For each of the Amazon S3 sub-directories, we thus transform all the data that has been stored as S3 objects into data warehouse tables which can now be accessed and analyzed with SQL.
Apache Airflow: Orchestrating the flow of data
In order for us to establish an automatic pipeline that pulls, transforms, and stores data without manual intervention, we used Apache Airflow to orchestrate all required steps for analysis. Airflow is open-source and free to use. Using Python coding, data engineers will be able to chain multiple tasks into a collection known as a Direct Acyclic Graph (DAG). On top of that:
- Each DAG can be set to run at a given schedule (in Hubble’s use case, we run this one every day).
- Tasks can be configured to only run when one or several previous tasks have been successful (task dependencies).

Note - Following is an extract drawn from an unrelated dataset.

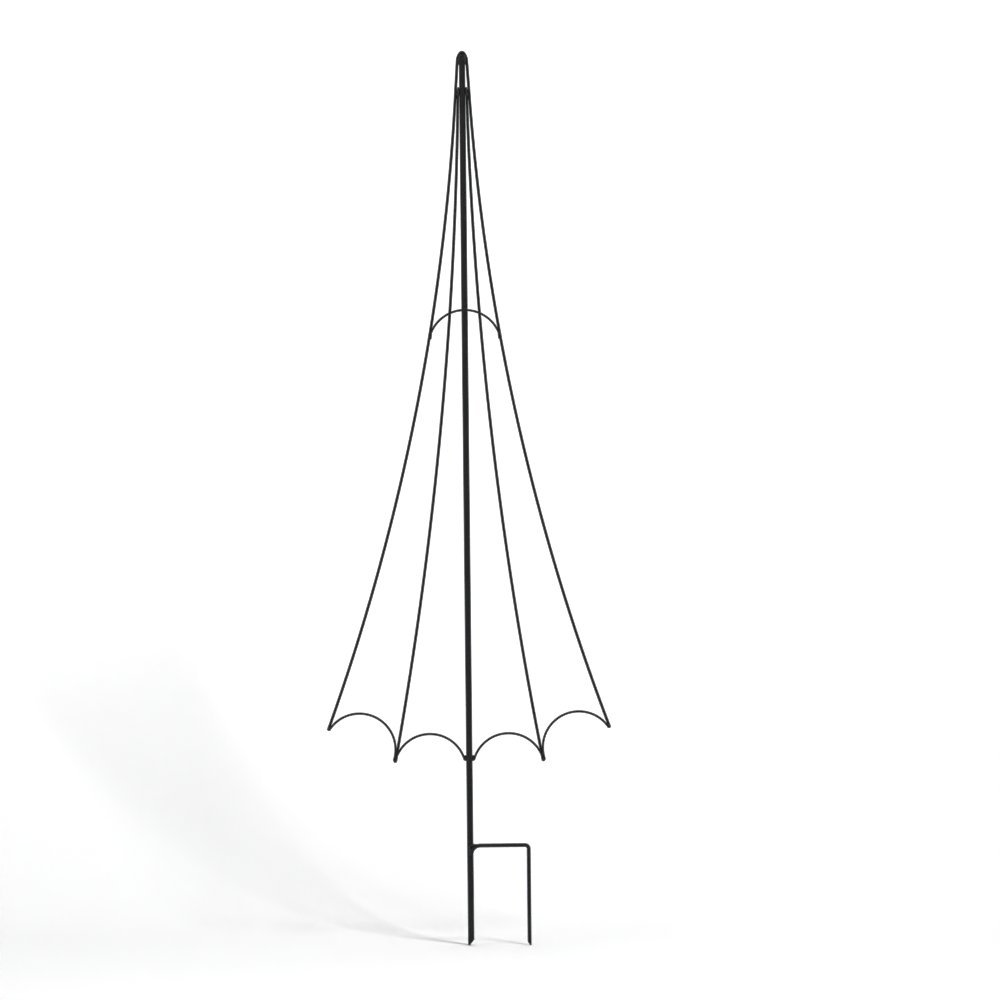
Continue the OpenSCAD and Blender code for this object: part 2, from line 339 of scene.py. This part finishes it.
def weld(name, beads, node, seed):
    """Weld metal: stacked ripples along each bead, melted together. A bead is two points and
    a radius at each end."""
    bm = bmesh.new()
    for p, q, r0, r1 in beads:
        p, q = Vector(p), Vector(q)
        count = max(2, int((q - p).length / RIPPLE) + 1)
        for i in range(count):
            # every other ripple is thicker, and each is a little off in size and place
            s = i / (count - 1)
            wave = 1 + 0.07 * (i % 2) + 0.05 * noise.noise(Vector((i * 0.9, seed, 0.3)))
            radius = (r0 + (r1 - r0) * s) * wave
            jitter = noise.noise_vector(Vector((i * 1.3, seed * 2.1, 0.7))) * 0.12
            place = Matrix.Translation((p.lerp(q, s) + jitter) * MM)
            place = place @ Matrix.Scale(radius * MM, 4)
            bmesh.ops.create_icosphere(bm, subdivisions=3, radius=1.0, matrix=place)
    mesh = bpy.data.meshes.new(name + "_raw")
    bm.to_mesh(mesh)
    bm.free()
    raw = bpy.data.objects.new(name + "_raw", mesh)
    bpy.context.scene.collection.objects.link(raw)
    melt = raw.modifiers.new("melt", "REMESH")
    melt.mode = "VOXEL"
    melt.voxel_size = VOXEL * MM
    settle = raw.modifiers.new("settle", "SMOOTH")
    settle.factor = 0.5
    settle.iterations = 4
    bpy.context.view_layer.update()
    graph = bpy.context.evaluated_depsgraph_get()
    done = bpy.data.meshes.new_from_object(raw.evaluated_get(graph))
    bpy.data.objects.remove(raw)
    out = bmesh.new()
    out.from_mesh(done)
    bpy.data.meshes.remove(done)
    out.normal_update()
    for v in out.verts:
        p = v.co / MM
        lump = noise.noise(p * 0.55 + Vector((seed, 0, 0)))
        lump += 0.5 * noise.noise(p * 1.5 + Vector((0, seed, 0)))
        v.co += v.normal * lump * LUMP * MM
    finish_mesh(name, out, node, weld_coat, sharp=pi)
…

- Email notifications can be set up to inform data engineers whenever a pipeline encounters an error.
- Secure storage and retrieval of any secrets or connection parameters required for calling the necessary APIs.
Metabase: Free and Open Source Data Visualization
Our final step in our analytics stack is to integrate a data visualization tool to Amazon Redshift. We used Metabase as our tool of choice because it is a free open-source application (using its basic features are free of charge). It also provides data access control by allowing the creation of different user groups and permission settings to manage which groups have access to which data warehouse schemas or tables. Metabase supports more complex analytics by allowing custom SQL queries to generate required result sets, and simple export functions into CSV and Excel file formats are also available.
Overall, we were quite happy with the results. Thanks to Amazon Redshift, we are now able to easily see the performance of our engineering team and be more data-driven in how we approach our execution. With our setup, we are now able to act on problems before they happen. For example, we are able to proactively monitor which projects are at risk, therefore allowing us to hire more engineers to sandbag potential departures. Likewise, because we’re able to nudge the engineers to keep their commit size within the ideal lines of code, we have also seen our Change Failure Rate improve by 300% from July to November. We felt that it is tremendously important to measure what matters, and AWS made this seamless for us to do.
Advice to Other Startups
One might think that a startup is always strapped with resources. Although there are stacks of things to do, it is important for the team to take a step back and evaluate what work will yield the biggest delta in terms of where we are to where we ought to be. It is likewise important for startups to have a close-knit relationship between departments; the engineering team was able to work with HR to understand key HR metrics that were otherwise difficult to analyze manually. There is nevert really a “right time” to start doing Software Engineering Analytics, but that right time may come when it is the highest item in the overall people operations priority list.